The first three-year cycle of this project, scheduled to be complete by 2012, will include approximately 100 ha. of forest at a cost of $750,000.

It’s a small amount given the potential cost a wild fire can have if it moves from the wildland and into an urban area.

“If you have to evacuate the town because you think the fire might burn into town, there’s a huge cost to closing businesses and getting people out of town. Firebreaks also provide a huge social benefit by creating peace of mind and protecting structures. “It’s like having an insurance policy. There’s a huge social benefit to be more comfortable with a fire burning in the Vermillion Valley,” he said.

Views of fire began to change following a big fire season in 1908 that burned towns in the Crowsnest Pass. A fire also burned at the mouth of Vermilion Pass that season. Pengelly said the 1908 fires gave rise to greater education of fire management in 1909. “It became less acceptable… to have fires smoldering around, so there was a huge emphasis on protection and suppression,” he said.

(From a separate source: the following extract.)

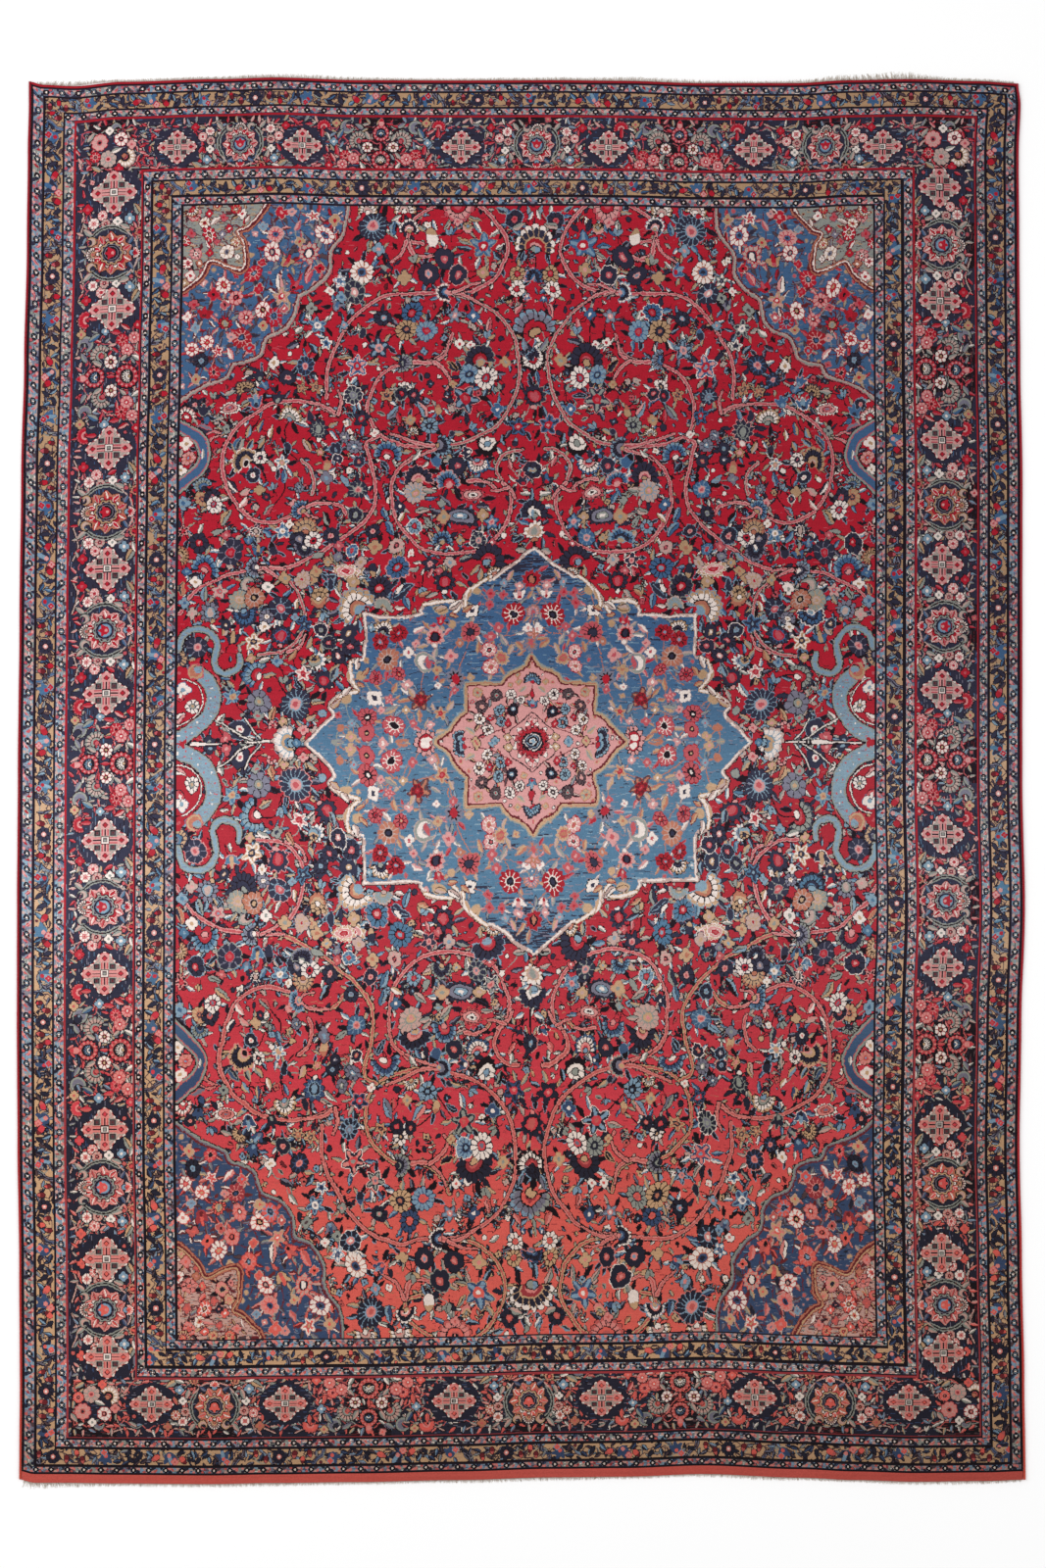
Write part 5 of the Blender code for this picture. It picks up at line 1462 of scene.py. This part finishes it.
    # the edge is folded into lanes, one above the other
    lanes, at = 8, fl + bl
    u0, v0, u1, v1 = EDGE_STRIP
    lane = (v1 - v0) / lanes
    rows_done = []
    for k in range(count):
        where = k / count * lanes
        row = min(int(where), lanes - 1)
        s0, s1 = where - row, min(where - row + lanes / count, 1.0)
        xa, xb = u0 + (u1 - u0) * s0, u0 + (u1 - u0) * s1
        ya = v0 + lane * row
        bake[at : at + 4] = [(xa, ya + lane * 0.9), (xb, ya + lane * 0.9), (xb, ya + lane * 0.6), (xa, ya + lane * 0.6)]
        at += 4
    for k in range(0, count, 2):
        where = k / count * lanes
        row = min(int(where), lanes - 1)
        s0, s1 = where - row, min(where - row + 2 * lanes / count, 1.0)
        xa, xb = u0 + (u1 - u0) * s0, u0 + (u1 - u0) * s1
        ya = v0 + lane * row
        bake[at : at + 5] = [(xa, ya + lane * 0.55), ((xa + xb) / 2, ya + lane * 0.55), (xb, ya + lane * 0.55), (xb, ya + lane * 0.1), (xa, ya + lane * 0.1)]
        at += 5
    bake_layer = mesh.uv_layers.new(name="OFBake")
    bake_layer.data.foreach_set("uv", bake.astype(np.float32).ravel())
    mesh.validate()
    mesh.update()
    obj = bpy.data.objects.new("wool_pile", mesh)
    bpy.context.scene.collection.objects.link(obj)
    return obj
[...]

The warden service in Banff began experimenting with early firefighting techniques and equipment, pumps and trucks, in the early 1900s. In fact, White stated that the risk of forest fires forced Rocky Mountain Park to create the Warden Service.

Following the Second World War, fire management programs saw an influx of equipment and military-trained men that led to a better equipped paramilitary fire fighting service capable of suppressing fires. White’s paper shows the number and size of fires has dropped since the early-1880s, largely a result of fire prevention programs.

The summer of 1940 marked the last big fire season in the Bow Valley region, except for the 1968 500 ha. Vermilion Pass fire. However, the writer of an article published in the Crag in 1911 and later used in White’s paper would be pleased to see the current spate of thinning work.

“The scare last summer (1910) from fire on Sulphur showed that we cannot have too many guards and we hope to see the good work continued.”